La pièce commence par nous montrer Marx qui s’acharne sur un prêteur sur gage parce qu’il ne connaît pas la différence entre valeur d’usage et d’échange. Plus tard, Marx est au travail dans son appartement de Soho avec la servante qu’il a mise enceinte, sa femme et Engels — il prononce des mots comme « aliénation » et c’est Engels qui lui répond, le plus sérieusement du monde : « aliénation – c’est une bonne formulation ». Nous avons le droit à des chansons qui vantent en Marx et Engels le « meilleur duo comique d’Europe », du name dropping de Hegel et Feuerbach et quelques savantes prémonitions de Marx concernant la future réputation de ses livres en Russie.

Notre drôle de Marx, curieusement, n’a pas non plus de problème à écouter un éloge du règne de Victoria et à y contribuer durant une réunion de la Ligue communiste, et il n’hésite pas à prononcer un discours sérieux – bien que passionné – expliquant que les jeunes gens devraient cesser de se soucier de justice sociale et pour ne plus s’occuper que de faire l’amour, des pique-niques et d’autres loisirs capitalistes.

Les idées de ce Marx n’ont jamais le droit à une explication claire. On les croise sous la forme de bribes confuses, au détour d’une fin de conversation, d’un sarcasme ou comme le décor d’un sketch. Nous voyons un garde de prison lire quelque chose sur le matérialisme dialectique, nous surprenons une conversation où Marx parle avec autodérision des Phéniciens en volant la porte d’une église et nous entendons les mystérieuses formules « capitalisme vampirique » et « échange universel ». Mais à aucun moment ces idées n’ont l’occasion de se déployer à l’attention du public qui ne serait pas dans la confidence, pas plus d’ailleurs qu’à celui qui y serait déjà.
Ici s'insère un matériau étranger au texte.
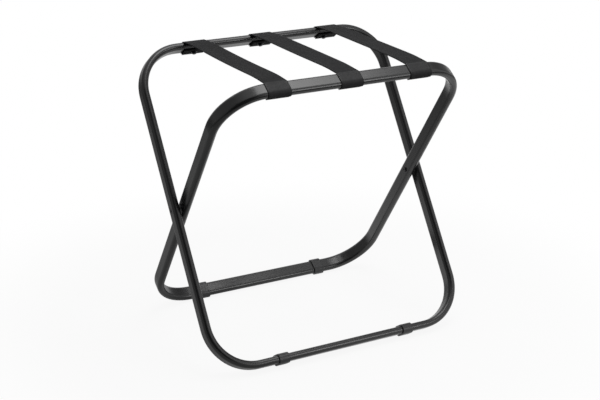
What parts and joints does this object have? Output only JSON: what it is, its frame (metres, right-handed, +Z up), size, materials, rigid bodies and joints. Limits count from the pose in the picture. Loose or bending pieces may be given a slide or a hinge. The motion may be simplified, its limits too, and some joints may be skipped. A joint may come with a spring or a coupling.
{
  "type": "folding luggage bench",
  "caption": "Folding X-frame luggage bench of flat-oval steel tube, with webbing straps screwed under its top bars and sleeve glides on its floor bars.",
  "frame": {"origin": "on the floor, midway between the legs and under the pivot axis", "axes": "+X to the bench's right along the pivot axis, +Y to the back, +Z up; the outer frame's bottom bar is at the front and the inner frame's is at the back"},
  "size_m": [0.56, 0.3958, 0.5616],
  "materials": {
    "frame_paint": "satin black powder coat",
    "glide_rubber": "moulded black rubber",
    "black_steel": "black plated",
    "zinc_steel": "bright zinc plated",
    "black_nylon": "moulded black nylon",
    "webbing": "plain-woven black polyester webbing"
  },
  "bodies": {
    "outer": {"outer_frame": "frame_paint", "front_left_glide": "glide_rubber", "front_right_glide": "glide_rubber", "left_pivot_bolt": "black_steel", "right_pivot_bolt": "black_steel", "left_leg_sleeve": "zinc_steel", "right_leg_sleeve": "zinc_steel", "left_spacer_washer": "black_nylon", "right_spacer_washer": "black_nylon", "left_sleeve_nut": "black_steel", "right_sleeve_nut": "black_steel", "left_strap": "webbing", "middle_strap": "webbing", "right_strap": "webbing", "left_strap_back_screw": "black_steel", "middle_strap_back_screw": "black_steel", "right_strap_back_screw": "black_steel"},
    "inner": {"inner_frame": "frame_paint", "back_left_glide": "glide_rubber", "back_right_glide": "glide_rubber", "left_pivot_bush": "black_nylon", "right_pivot_bush": "black_nylon", "left_strap_front_screw": "black_steel", "middle_strap_front_screw": "black_steel", "right_strap_front_screw": "black_steel"}
  },
  "joints": [
    {"name": "fold", "type": "hinge", "parent": "outer", "child": "inner", "pos_m": [0, 0, 0.27952], "axis": [-1, 0, 0], "range_deg": [0, 62], "deforming": ["left_strap", "middle_strap", "right_strap"]}
  ]
}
L’effet remarquable de ces choix est de dépolitiser Marx. Ces idées apparaissent à la fois consensuelles et foncièrement incompréhensibles. En présentant Marx dans la tradition de Blackadder et peut-être même de Michael McIntyre plutôt que dans celle de Guy Fawkes et Henry Hunt, ces représentants de la tradition révolutionnaire anglaise, la pièce épouse certainement l’intention explicite du metteur en scène Nicholas Hytner : présenter Marx l’homme et non l’icône politique.

Quoi qu’il en soit, cette intention et sa réalisation réduisent les idées de Marx au fait d’un Grand Homme Seul, renommé pour son esprit et ses farces. (Attention, cela pourrait vous rappeler une autre histoire.) Engels est bien là, mais pour vanter le « génie » de Marx, dont ses propres idées sont issues, et expliquer qu’il n’est hélas que la version « beta » du « mâle alpha » Marx. Et voilà donc les idées elles-mêmes parfaitement étouffées à force de les présenter comme le produit saint de la bouche d’un seul homme, et d’édulcorer les convictions qui les accompagnaient.

Durant l’entracte de retransmission en direct de la pièce, on nous montre une vidéo sur la vie de Marx qui démontre à quel point la production veut fossiliser ses idées. Une professeur de littérature anglaise spécialisée en biographie critique nous mène dans le Londres de Marx en partant de son appartement de Soho. Sa voix n’est certainement pas celle d’une des nombreuses traditions de pensée et d’écriture que Marx a initiées au Royaume-Uni et ailleurs – si cela avait été le cas, elle aurait peut-être été en mesure de suggérer qu’au-delà de leur intérêt historique, ses idées ont une pertinence aujourd’hui.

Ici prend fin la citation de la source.